Crypto is global trend
The recent Global Crypto Literacy Survey surfaced some interesting data and insights. One interesting item was that respondents in Mexico felt like they had more crypto awareness or knowledge than was reported by respondents in the U.S. or in Brazil.
There are likely a number of reasons for the data to show this trend. Culture, education, access, familiarity with finance and technology — those are all good reasons. Other reasons could include that people in Mexico have been actually using crypto longer than people in other geographies.
After all, one of the earliest and most exciting use cases in the early days of bitcoin was as a cheaper and faster remittance corridor. Remittances, or money sent by workers back to family or friends in another country (in this case Mexican immigrants working in the U.S. sending money back to friends and family in Mexico) add up to be a big part of some national economies. In 2020, $40.61 billion dollars were sent as remittances to Mexico helped keep the Mexican economy ranked as the second largest in Latin America.
But remittances sent via traditional channels are costly, and it’s one reason why bitcoin was an attractive alternative. With traditional remittances, via a money transfer service, the sender pays a fee, the person receiving the money pays a fee, and then there might be additional currency conversion fees involved.

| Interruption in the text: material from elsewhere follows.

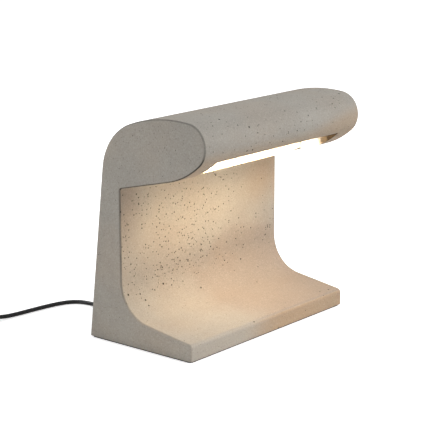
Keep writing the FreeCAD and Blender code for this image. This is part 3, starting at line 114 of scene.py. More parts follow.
class Nodes:
    """A shader node tree with short ways to add and join its nodes."""

    def __init__(self, tree: bpy.types.NodeTree) -> None:
        """Keep the tree to work in.

        Args:
            tree: a material's node tree or a node group.
        """
        self.tree = tree

    def feed(self, socket: bpy.types.NodeSocket, value: Value) -> None:
        """Give a socket what it works with.

        Args:
            socket: the input to feed.
            value: an output to link to it, or the number or colour to set it to.
        """
        if isinstance(value, bpy.types.NodeSocket):
            self.tree.links.new(value, socket)
        else:
            socket.default_value = value

    def add(self, kind: str, inputs: dict[str, Value] | None = None, **settings: object) -> bpy.types.Node:
        """Add a node.

        Args:
            kind: the node's type, such as ShaderNodeBump.
            inputs: what its sockets are fed, by name.
            settings: its own properties.

        Returns:
            The new node.
        """
        node = self.tree.nodes.new(kind)
        for name, value in settings.items():
            setattr(node, name, value)
        for name, value in (inputs or {}).items():
            self.feed(node.inputs[name], value)
        return node

    def calc(self, operation: str, *terms: Value) -> bpy.types.NodeSocket:
        """Work out a sum.

        Args:
            operation: the Math node's operation, such as MULTIPLY.
            terms: one to three numbers or sockets.

        Returns:
            The result.
        """
        node = self.add("ShaderNodeMath", operation=operation)
        for socket, term in zip(node.inputs, terms):
            self.feed(socket, term)
        return node.outputs[0]

    def all_of(self, *masks: Value) -> bpy.types.NodeSocket:
        """Multiply masks or shares.

        Args:
            masks: two or more of them.

        Returns:
            Their product, which is 0 where any of them is 0.
        """
        product, *others = masks
        for mask in others:
            product = self.calc("MULTIPLY", product, mask)
        return product

    def ramp(self, value: Value, low: Value, high: Value, first: float = 0.0,
             last: float = 1.0) -> bpy.types.NodeSocket:
        """Ease from one number to another as a value goes from low to high.

        Args:
            value: what the result depends on.
            low: the value where the result is first; it may be the larger one.
            high: the value where the result is last.
            first: the result at low and beyond it.
            last: the result at high and beyond it.

        Returns:
            The eased result.
        """
        node = self.add("ShaderNodeMapRange", {
            "Value": value, "From Min": low, "From Max": high, "To Min": first, "To Max": last,
        }, interpolation_type="SMOOTHSTEP")
        return node.outputs["Result"]

    def within(self, value: Value, zone: Zone) -> bpy.types.NodeSocket:
        """A mask that rises from 0 to 1 along a zone's span."""
        return self.ramp(value, *zone.value)

    def blend(self, mask: Value, first: Value, second: Value) -> bpy.types.NodeSocket:
        """Mix two colours.

        Args:
            mask: how much of the second there is.
            first: the colour where mask is 0.
            second: the colour where mask is 1.

        Returns:
            The mixed colour.
        """
        node = self.add("ShaderNodeMix", data_type="RGBA")
        for place, value in ((0, mask), (6, first), (7, second)):
            self.feed(node.inputs[place], value)
        return node.outputs[2]

    def noise(self, size: Value, detail: float = 3.0, seed: float = 0.0) -> bpy.types.NodeSocket:
        """Smooth noise that is fixed to the object.

        Args:
            size: about how wide its lumps are, in metres.
            detail: how many finer layers it has.
            seed: which of many patterns it is.

        Returns:
            A value from 0 to 1.
        """
        where = self.add("ShaderNodeTexCoord").outputs["Object"]
        node = self.add("ShaderNodeTexNoise", {
            "Vector": where, "W": seed, "Scale": self.calc("DIVIDE", 1.0, size), "Detail": detail,
        }, noise_dimensions="4D")
        return node.outputs[0]

    def effect(self, effect: Effect, **inputs: Value) -> bpy.types.NodeSocket:
        """Use a shared effect.

        Args:
            effect: which one.
            inputs: what its inputs are fed, by name, with underscores for spaces.

        Returns:
            The effect's output.
        """
        node = self.add("ShaderNodeGroup", node_tree=EFFECTS.group(effect))
        for name, value in inputs.items():
            self.feed(node.inputs[name.replace("_", " ")], value)
        return node.outputs[0]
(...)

Not only that, but sending money internationally via traditional channels can take days — sometimes weeks — to fully complete.
But with bitcoin and other cryptocurrencies, all you need is for the sender and receiver to each have a wallet supporting the same cryptocurrency. Transaction times take about ten minutes for the first confirmation, and transaction fees are pretty minimal, especially if the transaction doesn’t need to be processed immediately.
And the ease of use for international money transfer is also one of the reasons why the government of El Salvador made history this past year by making bitcoin officially legal tender within the country. Like other countries in Central America, a big portion of its economy comes from remittances. In 2020, El Salvador received $6 billion in remittances, or about 23 percent of its GDP.